En nuestro presente se da la circunstancia de que el Cáucaso, esa zona fronteriza entre la vieja Europa cogida con pinzas y el Este superviviente que se funde con Asia interminable, sigue sangrando constantemente por las guerras patrocinadas por los imperios. El cardo, planta resistente hasta lo indecible, sigue soportando los envites del carro, que ahora es un dron inhumano. Aunque poco importe en comparación con el deceso de una monarca secular y una guerra terrible producto de una invasión —en efecto, la actualidad no es muy diferente a la de Tolstói—, Azerbaiyán ha vuelto a atacar la nación caucásica y milenaria que es Armenia, que ya existía en la época de Hadyi Murad, vecino que perfectamente habría entendido el dolor de las bombas y de la indiferencia mundial. Armenia no tiene, por desgracia, ningún altavoz tolstoiano que cuente al mundo su verdad.
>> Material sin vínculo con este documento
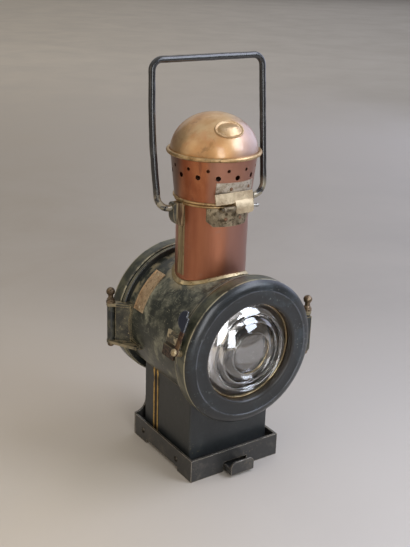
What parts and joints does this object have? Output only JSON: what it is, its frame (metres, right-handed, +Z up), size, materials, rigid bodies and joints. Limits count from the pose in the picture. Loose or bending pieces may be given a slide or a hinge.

Los medios hablan de enfrentamientos y hostilidades, y todos nos mostramos deeply concerned, la marca de la casa europea.
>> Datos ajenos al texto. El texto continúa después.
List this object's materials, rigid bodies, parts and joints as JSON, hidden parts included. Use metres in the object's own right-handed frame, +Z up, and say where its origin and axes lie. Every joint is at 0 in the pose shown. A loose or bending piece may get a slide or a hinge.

Sin embargo, eso no es verdad. No son enfrentamientos que se reanudan: Azerbaiyán está atacando Armenia. No los territorios armenios en disputa de Nagorno Karabaj —una complicación cómoda que nos ayuda a mirar de perfil—. Las bombas están cayendo en un territorio soberano al que nadie parece dispuesto a ayudar. El rebelde Hadyi Murad, cuya calavera extraída de su cabeza cercenada en la espesura de las cañas de un río acumula polvo en una vitrina de un museo de sus enemigos, seguramente no se sorprendería en exceso. Su tierra no es relevante. Ahora lo es menos, porque no tiene demasiado que ofrecer en el mercado anfetamínico que lo rige todo. Leer Hadyi Murad es leer una obra maestra de un genio que supo ir más allá de la verdad nacional. Pero también es leer lo que uno echa de menos leer acerca del mismo escenario algunas generaciones después. Tomar distancia del leviatán de la propaganda y del marketing omnipresentes es un acto heroico hoy en día. Los Hadyi Murads de hoy lo tienen muy difícil: además de con y contra armas de fuego, tienen que luchar a brazo partido contra armas de palabras. ¿Nos ha vencido la maquinaria algorítmica de la verdad oficial de la geopolítica? El universo es vastísimo, pero el dolor individual también. Lo uno es tan real como lo otro, con la salvedad de que lo primero no podemos entenderlo, pero lo segundo sí.